> _Material for this task_:

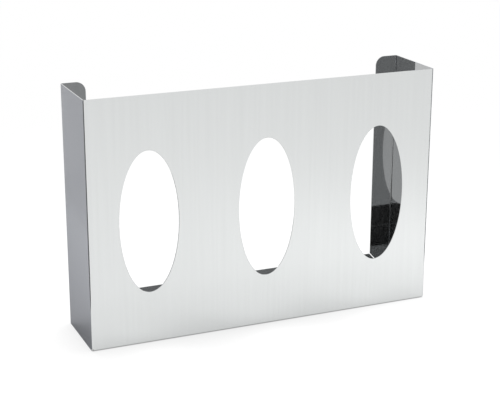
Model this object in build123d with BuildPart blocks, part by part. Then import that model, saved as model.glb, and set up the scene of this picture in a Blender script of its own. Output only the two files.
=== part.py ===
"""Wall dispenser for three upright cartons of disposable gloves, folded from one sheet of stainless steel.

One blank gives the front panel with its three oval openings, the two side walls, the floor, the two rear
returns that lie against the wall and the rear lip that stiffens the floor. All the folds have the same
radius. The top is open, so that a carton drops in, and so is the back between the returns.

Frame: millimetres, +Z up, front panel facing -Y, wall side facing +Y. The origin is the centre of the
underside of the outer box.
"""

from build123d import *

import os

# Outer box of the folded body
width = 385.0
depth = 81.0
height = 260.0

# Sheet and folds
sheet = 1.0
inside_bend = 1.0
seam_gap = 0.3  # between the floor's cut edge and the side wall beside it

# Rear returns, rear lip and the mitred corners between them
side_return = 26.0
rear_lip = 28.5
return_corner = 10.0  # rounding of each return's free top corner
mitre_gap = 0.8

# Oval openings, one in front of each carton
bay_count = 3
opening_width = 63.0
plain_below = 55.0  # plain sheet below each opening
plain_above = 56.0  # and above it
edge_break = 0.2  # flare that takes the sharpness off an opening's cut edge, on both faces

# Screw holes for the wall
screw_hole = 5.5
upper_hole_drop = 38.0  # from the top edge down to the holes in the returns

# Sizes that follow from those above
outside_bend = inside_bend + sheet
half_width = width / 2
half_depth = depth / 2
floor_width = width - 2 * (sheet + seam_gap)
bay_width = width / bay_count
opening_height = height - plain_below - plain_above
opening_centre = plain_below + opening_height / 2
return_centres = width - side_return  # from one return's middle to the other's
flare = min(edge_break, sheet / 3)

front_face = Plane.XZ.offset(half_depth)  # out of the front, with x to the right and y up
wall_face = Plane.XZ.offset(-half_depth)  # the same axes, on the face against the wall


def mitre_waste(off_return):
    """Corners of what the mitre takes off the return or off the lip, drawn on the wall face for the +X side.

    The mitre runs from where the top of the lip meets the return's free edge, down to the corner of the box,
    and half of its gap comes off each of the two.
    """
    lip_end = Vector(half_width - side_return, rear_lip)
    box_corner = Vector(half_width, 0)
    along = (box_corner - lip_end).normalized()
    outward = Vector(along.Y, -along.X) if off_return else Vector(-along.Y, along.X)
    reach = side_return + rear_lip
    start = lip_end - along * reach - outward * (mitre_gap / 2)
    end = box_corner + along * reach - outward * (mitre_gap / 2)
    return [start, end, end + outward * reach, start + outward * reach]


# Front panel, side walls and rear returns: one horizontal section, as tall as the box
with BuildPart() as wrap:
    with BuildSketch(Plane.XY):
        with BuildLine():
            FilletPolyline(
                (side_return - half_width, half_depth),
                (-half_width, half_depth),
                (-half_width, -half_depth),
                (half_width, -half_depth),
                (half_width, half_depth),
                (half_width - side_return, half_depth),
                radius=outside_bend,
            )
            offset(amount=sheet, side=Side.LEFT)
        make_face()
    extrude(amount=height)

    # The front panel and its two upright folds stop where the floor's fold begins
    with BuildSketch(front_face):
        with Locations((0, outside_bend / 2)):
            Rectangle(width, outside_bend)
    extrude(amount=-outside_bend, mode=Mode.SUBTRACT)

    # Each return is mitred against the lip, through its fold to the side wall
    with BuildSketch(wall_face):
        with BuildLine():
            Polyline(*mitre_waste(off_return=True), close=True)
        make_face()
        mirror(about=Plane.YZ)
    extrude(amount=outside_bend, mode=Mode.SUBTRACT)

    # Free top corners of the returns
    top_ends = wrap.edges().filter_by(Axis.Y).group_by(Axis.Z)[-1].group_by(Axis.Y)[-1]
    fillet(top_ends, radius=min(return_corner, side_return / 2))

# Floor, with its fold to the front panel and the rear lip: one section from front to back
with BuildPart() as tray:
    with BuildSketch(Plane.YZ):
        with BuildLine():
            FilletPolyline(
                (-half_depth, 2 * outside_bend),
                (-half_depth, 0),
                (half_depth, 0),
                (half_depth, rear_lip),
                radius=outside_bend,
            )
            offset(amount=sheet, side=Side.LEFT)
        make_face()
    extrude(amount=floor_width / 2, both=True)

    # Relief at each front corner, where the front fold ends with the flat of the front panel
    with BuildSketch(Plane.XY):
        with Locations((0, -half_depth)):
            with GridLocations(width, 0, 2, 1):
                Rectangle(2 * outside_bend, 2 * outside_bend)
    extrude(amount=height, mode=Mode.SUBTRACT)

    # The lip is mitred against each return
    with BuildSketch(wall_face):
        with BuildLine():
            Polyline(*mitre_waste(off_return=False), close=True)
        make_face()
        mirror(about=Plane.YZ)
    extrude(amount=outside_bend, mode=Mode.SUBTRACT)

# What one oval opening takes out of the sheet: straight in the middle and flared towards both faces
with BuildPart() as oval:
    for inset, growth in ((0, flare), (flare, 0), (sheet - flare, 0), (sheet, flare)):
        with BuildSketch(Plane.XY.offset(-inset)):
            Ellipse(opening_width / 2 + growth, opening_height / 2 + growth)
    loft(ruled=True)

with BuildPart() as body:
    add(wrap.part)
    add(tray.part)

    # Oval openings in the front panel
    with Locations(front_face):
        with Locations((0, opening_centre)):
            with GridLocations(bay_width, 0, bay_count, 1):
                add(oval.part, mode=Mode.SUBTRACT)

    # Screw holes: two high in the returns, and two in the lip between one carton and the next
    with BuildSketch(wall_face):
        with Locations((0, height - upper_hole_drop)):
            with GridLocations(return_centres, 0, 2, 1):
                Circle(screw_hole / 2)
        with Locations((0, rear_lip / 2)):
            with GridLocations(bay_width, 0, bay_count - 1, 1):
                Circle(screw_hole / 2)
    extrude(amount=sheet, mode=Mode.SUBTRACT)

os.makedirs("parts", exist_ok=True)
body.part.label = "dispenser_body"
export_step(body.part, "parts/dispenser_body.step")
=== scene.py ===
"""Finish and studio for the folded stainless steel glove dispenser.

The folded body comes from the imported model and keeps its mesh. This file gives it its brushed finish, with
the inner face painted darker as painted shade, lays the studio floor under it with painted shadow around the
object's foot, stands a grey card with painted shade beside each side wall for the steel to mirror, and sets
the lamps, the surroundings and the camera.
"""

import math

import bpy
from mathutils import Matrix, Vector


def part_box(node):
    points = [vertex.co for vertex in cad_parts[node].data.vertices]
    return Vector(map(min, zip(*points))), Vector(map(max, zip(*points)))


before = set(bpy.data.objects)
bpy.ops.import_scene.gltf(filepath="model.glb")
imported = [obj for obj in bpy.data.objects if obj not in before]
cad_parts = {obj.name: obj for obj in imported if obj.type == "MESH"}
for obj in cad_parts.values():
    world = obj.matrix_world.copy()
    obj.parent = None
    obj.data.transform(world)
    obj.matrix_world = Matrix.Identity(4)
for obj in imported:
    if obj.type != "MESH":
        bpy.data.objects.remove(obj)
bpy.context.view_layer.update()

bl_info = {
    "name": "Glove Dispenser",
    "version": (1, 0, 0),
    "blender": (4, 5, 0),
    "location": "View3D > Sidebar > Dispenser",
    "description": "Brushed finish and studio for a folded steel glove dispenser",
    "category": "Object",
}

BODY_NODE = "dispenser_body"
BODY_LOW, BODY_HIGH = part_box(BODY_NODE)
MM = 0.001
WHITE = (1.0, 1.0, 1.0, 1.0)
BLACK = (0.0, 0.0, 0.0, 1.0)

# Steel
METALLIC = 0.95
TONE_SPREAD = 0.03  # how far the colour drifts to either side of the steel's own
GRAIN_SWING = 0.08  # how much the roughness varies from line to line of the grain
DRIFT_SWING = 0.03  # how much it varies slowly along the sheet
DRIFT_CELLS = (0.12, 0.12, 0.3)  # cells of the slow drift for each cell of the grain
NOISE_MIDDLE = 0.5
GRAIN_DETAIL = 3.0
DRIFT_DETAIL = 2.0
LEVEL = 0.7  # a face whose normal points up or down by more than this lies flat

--

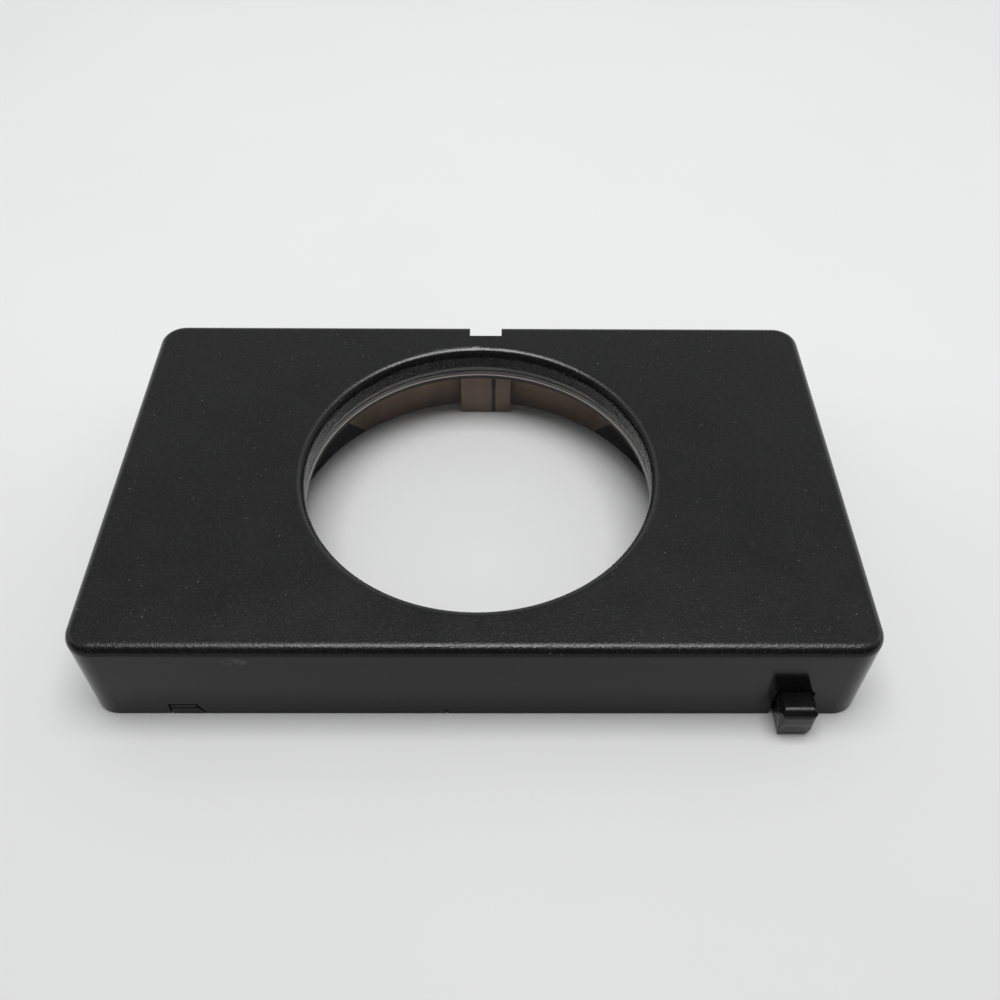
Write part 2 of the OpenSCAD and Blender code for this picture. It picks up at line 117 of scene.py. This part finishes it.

> _Your objective_: From the records above, give again exactly the lines running from the line with "object's foot, stands" to the line with "world = obj.matrix_world.copy()", inclusive.

> _Exercise result_:
object's foot, stands a grey card with painted shade beside each side wall for the steel to mirror, and sets
the lamps, the surroundings and the camera.
"""

import math

import bpy
from mathutils import Matrix, Vector


def part_box(node):
    points = [vertex.co for vertex in cad_parts[node].data.vertices]
    return Vector(map(min, zip(*points))), Vector(map(max, zip(*points)))


before = set(bpy.data.objects)
bpy.ops.import_scene.gltf(filepath="model.glb")
imported = [obj for obj in bpy.data.objects if obj not in before]
cad_parts = {obj.name: obj for obj in imported if obj.type == "MESH"}
for obj in cad_parts.values():
    world = obj.matrix_world.copy()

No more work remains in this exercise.